A year into the Syrian
rebellion, the US and its allies weren’t only supporting and arming an
opposition they knew to be dominated by extreme sectarian groups; they were
prepared to countenance the creation of some sort of “Islamic state” – despite
the “grave danger” to Iraq’s unity – as a Sunni
buffer to weaken Syria.
That doesn’t mean the US created
Isis, of course, though some of its Gulf allies certainly played a role in it –
as the US vice-president, Joe Biden, acknowledged last year.
But there was no
al-Qaida in Iraq until
the US and Britain invaded. And the US has certainly exploited the existence of
Isis against other forces in the region as part of a wider drive to maintain
western control.
The calculus changed when Isis
started beheading westerners and posting atrocities online, and the Gulf states
are now backing other groups in the Syrian war, such as the Nusra Front.
But
this US and western habit of playing with jihadi groups, which then come back
to bite them, goes back at least to the 1980s war against the Soviet Union in
Afghanistan, which fostered the original al-Qaida under CIA tutelage.

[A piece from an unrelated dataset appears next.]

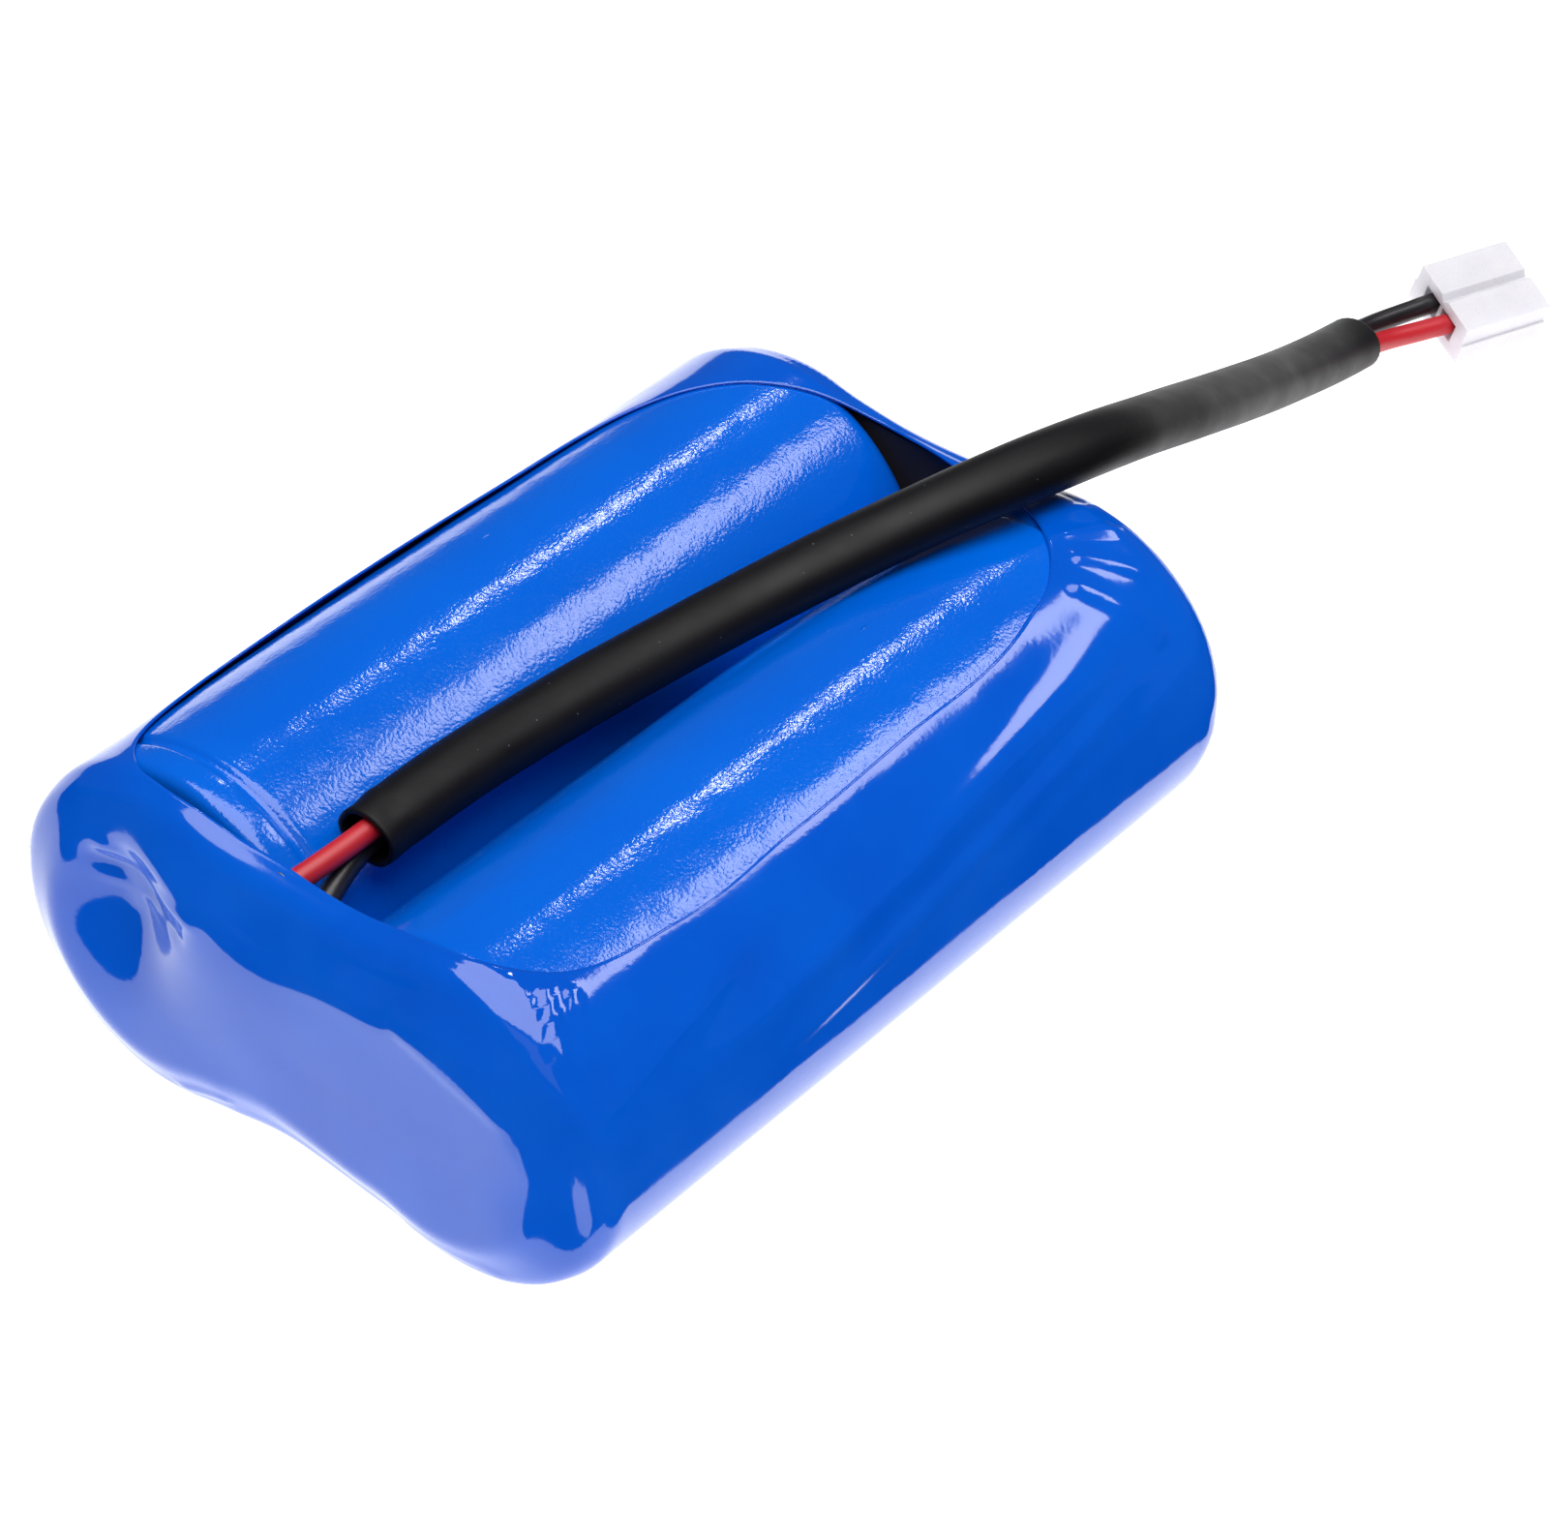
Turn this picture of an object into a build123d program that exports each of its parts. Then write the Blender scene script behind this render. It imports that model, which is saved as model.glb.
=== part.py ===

It was recalibrated during the
occupation of Iraq, when US
forces led by General Petraeus sponsored an El Salvador-style dirty war of
sectarian death squads to
weaken the Iraqi resistance.
And it was reprised in 2011 in the
Nato-orchestrated war in Libya, where Isis last week took control of Gaddafi’s
home town of Sirte.
In reality, US and western policy
in the conflagration that is now the Middle East is in the classic mould of
imperial divide-and-rule.
American forces bomb one set of rebels while backing
another in Syria, and mount what are effectively joint military operations with
Iran against Isis in Iraq while supporting Saudi Arabia’s military campaign
against Iranian-backed Houthi forces in Yemen.
However confused US policy may
often be, a weak, partitioned Iraq and Syria fit such an approach perfectly.
What’s clear is that Isis and its
monstrosities won’t be defeated by the same powers that brought it to Iraq and
Syria in the first place, or whose open and covert war-making has fostered it
in the years since.
Endless western military interventions in the Middle East
have brought only destruction and division.
It’s the people of the region who
can cure this disease – not those who incubated the virus.